In full and without alteration, repeat the material.
── Dataset excerpt ──
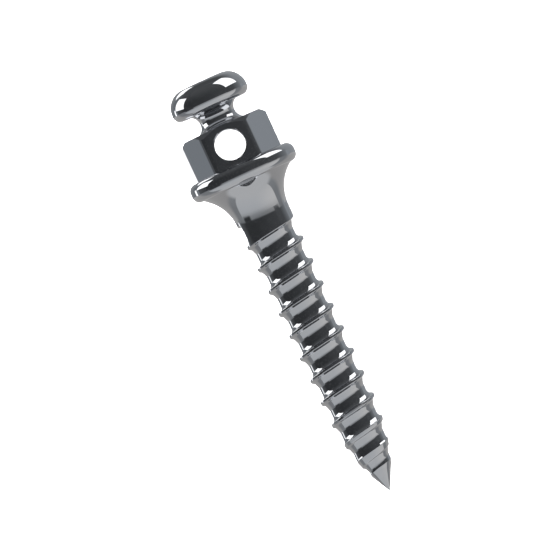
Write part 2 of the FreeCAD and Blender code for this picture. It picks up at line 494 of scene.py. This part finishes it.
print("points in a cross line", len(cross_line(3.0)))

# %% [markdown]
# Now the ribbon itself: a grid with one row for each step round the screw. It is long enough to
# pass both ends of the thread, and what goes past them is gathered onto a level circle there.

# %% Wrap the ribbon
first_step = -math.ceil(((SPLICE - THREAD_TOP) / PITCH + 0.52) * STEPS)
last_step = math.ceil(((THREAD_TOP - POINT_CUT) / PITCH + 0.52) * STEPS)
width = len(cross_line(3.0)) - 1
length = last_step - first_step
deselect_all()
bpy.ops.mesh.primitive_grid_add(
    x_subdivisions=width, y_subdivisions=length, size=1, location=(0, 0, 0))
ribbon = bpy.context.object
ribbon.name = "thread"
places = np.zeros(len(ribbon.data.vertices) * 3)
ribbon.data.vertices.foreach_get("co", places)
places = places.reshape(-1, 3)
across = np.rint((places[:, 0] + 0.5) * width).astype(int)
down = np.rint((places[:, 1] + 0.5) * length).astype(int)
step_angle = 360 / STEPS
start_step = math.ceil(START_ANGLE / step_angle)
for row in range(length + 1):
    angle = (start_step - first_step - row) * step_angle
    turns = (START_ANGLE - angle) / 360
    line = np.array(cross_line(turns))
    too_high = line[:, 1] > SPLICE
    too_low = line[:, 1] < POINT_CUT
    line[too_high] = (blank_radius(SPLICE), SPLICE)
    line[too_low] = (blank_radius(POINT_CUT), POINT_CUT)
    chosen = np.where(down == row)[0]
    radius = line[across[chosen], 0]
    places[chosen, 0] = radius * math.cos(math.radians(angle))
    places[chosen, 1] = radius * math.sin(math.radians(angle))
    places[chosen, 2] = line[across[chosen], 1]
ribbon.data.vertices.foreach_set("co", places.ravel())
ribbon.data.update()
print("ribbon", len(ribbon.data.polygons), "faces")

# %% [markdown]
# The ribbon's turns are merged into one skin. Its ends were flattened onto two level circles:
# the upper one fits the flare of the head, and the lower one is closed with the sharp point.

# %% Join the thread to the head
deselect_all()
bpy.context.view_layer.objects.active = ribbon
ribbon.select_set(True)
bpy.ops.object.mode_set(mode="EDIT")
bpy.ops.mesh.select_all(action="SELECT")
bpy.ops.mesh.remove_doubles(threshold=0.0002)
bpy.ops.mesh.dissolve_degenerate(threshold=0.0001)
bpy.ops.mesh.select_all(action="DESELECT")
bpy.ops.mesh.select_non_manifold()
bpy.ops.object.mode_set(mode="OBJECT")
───
Complete response:
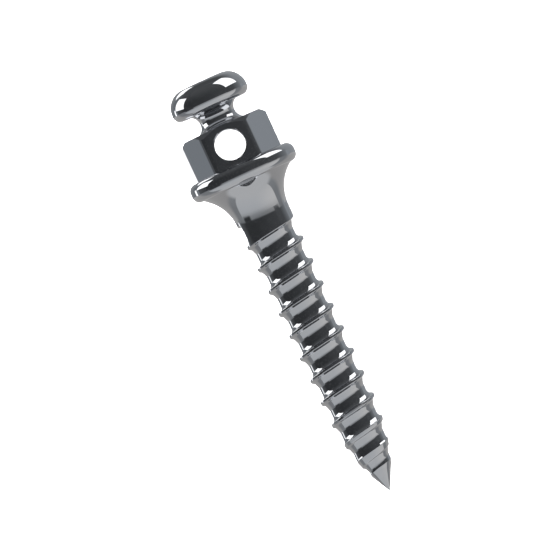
Write part 2 of the FreeCAD and Blender code for this picture. It picks up at line 494 of scene.py. This part finishes it.
print("points in a cross line", len(cross_line(3.0)))

# %% [markdown]
# Now the ribbon itself: a grid with one row for each step round the screw. It is long enough to
# pass both ends of the thread, and what goes past them is gathered onto a level circle there.

# %% Wrap the ribbon
first_step = -math.ceil(((SPLICE - THREAD_TOP) / PITCH + 0.52) * STEPS)
last_step = math.ceil(((THREAD_TOP - POINT_CUT) / PITCH + 0.52) * STEPS)
width = len(cross_line(3.0)) - 1
length = last_step - first_step
deselect_all()
bpy.ops.mesh.primitive_grid_add(
    x_subdivisions=width, y_subdivisions=length, size=1, location=(0, 0, 0))
ribbon = bpy.context.object
ribbon.name = "thread"
places = np.zeros(len(ribbon.data.vertices) * 3)
ribbon.data.vertices.foreach_get("co", places)
places = places.reshape(-1, 3)
across = np.rint((places[:, 0] + 0.5) * width).astype(int)
down = np.rint((places[:, 1] + 0.5) * length).astype(int)
step_angle = 360 / STEPS
start_step = math.ceil(START_ANGLE / step_angle)
for row in range(length + 1):
    angle = (start_step - first_step - row) * step_angle
    turns = (START_ANGLE - angle) / 360
    line = np.array(cross_line(turns))
    too_high = line[:, 1] > SPLICE
    too_low = line[:, 1] < POINT_CUT
    line[too_high] = (blank_radius(SPLICE), SPLICE)
    line[too_low] = (blank_radius(POINT_CUT), POINT_CUT)
    chosen = np.where(down == row)[0]
    radius = line[across[chosen], 0]
    places[chosen, 0] = radius * math.cos(math.radians(angle))
    places[chosen, 1] = radius * math.sin(math.radians(angle))
    places[chosen, 2] = line[across[chosen], 1]
ribbon.data.vertices.foreach_set("co", places.ravel())
ribbon.data.update()
print("ribbon", len(ribbon.data.polygons), "faces")

# %% [markdown]
# The ribbon's turns are merged into one skin. Its ends were flattened onto two level circles:
# the upper one fits the flare of the head, and the lower one is closed with the sharp point.

# %% Join the thread to the head
deselect_all()
bpy.context.view_layer.objects.active = ribbon
ribbon.select_set(True)
bpy.ops.object.mode_set(mode="EDIT")
bpy.ops.mesh.select_all(action="SELECT")
bpy.ops.mesh.remove_doubles(threshold=0.0002)
bpy.ops.mesh.dissolve_degenerate(threshold=0.0001)
bpy.ops.mesh.select_all(action="DESELECT")
bpy.ops.mesh.select_non_manifold()
bpy.ops.object.mode_set(mode="OBJECT")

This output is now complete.